High school students and activists rallied at the seat of Central Bosnia Canton to protest segregation in schools, but their demand for a nation-wide end to so-called two schools under one roof was described as a hard-to-achieve ambition by the canton’s education minister.
The Bosniak and Croat high school students in the town of Jajce succeeded in their fight against the canton’s government, forcing it to reverse its decision to divide them into two separate, ethnically based schools. Emboldened by the victory, they called on students in the rest of the country to join them in Travnik on Tuesday to request the unification of other schools in the Federation entity where Bosniaks and Croats attend separate classes in the same building.
However, the canton’s education minister Katica Čerkez told the protesters that the segregated schools were a problem rooted in the very constitutional fabric of Bosnia. Čerkez, known for her affirmative positions on segregated schools, said the protesters should take the win in Jajce and “go to a disco”, according to local media.

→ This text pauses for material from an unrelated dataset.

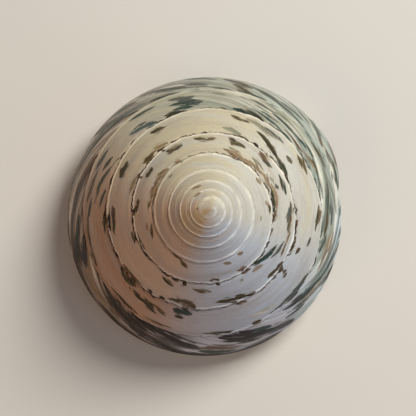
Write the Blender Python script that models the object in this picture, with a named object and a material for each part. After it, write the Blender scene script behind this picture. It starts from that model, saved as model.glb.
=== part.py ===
"""Top shell: a thick, pearly sea snail's shell, standing on its base with the spire up.

The whole shell is one grown piece. Its wall is a spiral sheet, wound clockwise seen from
the spire. The keel is the line round the widest part of each whorl, and the next whorl
is built onto it, so the keel of one turn is the seam (suture) of the next.
Two numbers place a point on the sheet: turn counts the whorls from the tip, and across
runs from 0 at the seam, over the whorl's side, to 1 at the keel, and over the base to 2
on the shell's own axis.
Points are worked out in grids, in mm, as pairs of radius and height.
"""

import math

import bmesh
import bpy
import numpy as np
from mathutils import Matrix, Vector

MM = 0.001

# Keel radius and depth below the tip, in mm, after each whole turn.
KEEL = [
    (0.0, 0.0), (1.35, 0.5), (2.65, 1.3), (4.05, 2.5), (5.75, 4.1), (7.9, 6.4),
    (11.05, 9.6), (15.2, 14.2), (20.3, 20.7), (24.6, 29.0), (28.3, 39.0),
]
TURNS = len(KEEL) - 1
FIRST_TURN = 0.5            # the spiral starts here, at the tip
BLUNT_TURNS = 1.0           # and takes this many turns to open fully
TIP_OFFSET = 0.7            # the tip stands this far off the axis, in mm
TIP_OFFSET_DEPTH = 4.0      # and the spire is straight again at this depth

SIDE_BULGE = 0.055          # how far a whorl's side swells, over its width

# The base from the keel to the rim of the hollow beside the pillar: radius and drop
# below the keel, both over the keel's radius.
BASE = [
    (1.0, 0.0), (0.985, 0.07), (0.93, 0.13), (0.83, 0.162), (0.68, 0.152),
    (0.5, 0.124), (0.34, 0.1), (0.24, 0.08),
]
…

After the Bosnian war of the nineties and the de facto division of the country along the ethnic lines, Bosnia’s three main groups – Serbs, Croats and Bosniaks – have each their own national curriculum and each is taught in the Serb, Croat or Bosnian language, although linguists say they are essentially one language. “Two schools under one roof” were formed in mixed Bosniak-Croat communities in the Federation entity, where Croat and Bosniak children attend classes according to their national curricula. They use the same building but are physically separated.
All attempts to unify education have failed so far.